A faster development of Rockets may have aborted the development of Cannons. A Rocket with a impact gernade warhead...
 
DuQuense said:
A faster development of Rockets may have aborted the development of Cannons. A Rocket with a impact gernade warhead...

No most likly they wouldn`t have. Colonel Boxer (Brit arty) once stated even if rockets would have been invented before cannons we would have thought tube arty a wonderfull improvement.

A really decent unguided arty rocket will have to wait until smokeless powder makes it`s entrence to the killing fields. Even then the bigger rockets have to wait till someone invents a matrix to hold the powder in place, since the largest diameter cordite string is 3 inches. With black powder a rocket is simply too inacurate to be of much use. It is also quite dangerous in larger packed amounts.

An impact fuse, especially a really safe one for rockets, isn`t as easy as it seems. Not only to you have to have knowledge of certain chemicals (fulminate of mercury for example-and if you have that percussion caps are around the corner)-but you have to be able to build a safing mechanism which works even if the acceleration by a missile is far lower than that of an arty shell.

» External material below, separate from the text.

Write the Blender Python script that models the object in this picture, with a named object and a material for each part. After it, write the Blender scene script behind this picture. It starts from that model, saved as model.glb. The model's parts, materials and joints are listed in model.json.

I don`t see all of these indrigents appear before 1900 or so.
Then there is another use for the early cannons that rockets cannot provide. At short ranges "cannister" (i.e. a shotgun shell for cannons) rounds were used to break up attacks. Imagine 12 pounds of musket balls coming your way at 50 meters-not good.

Also rockets of that time would likly be unable to tear down the wall of old style fortesses.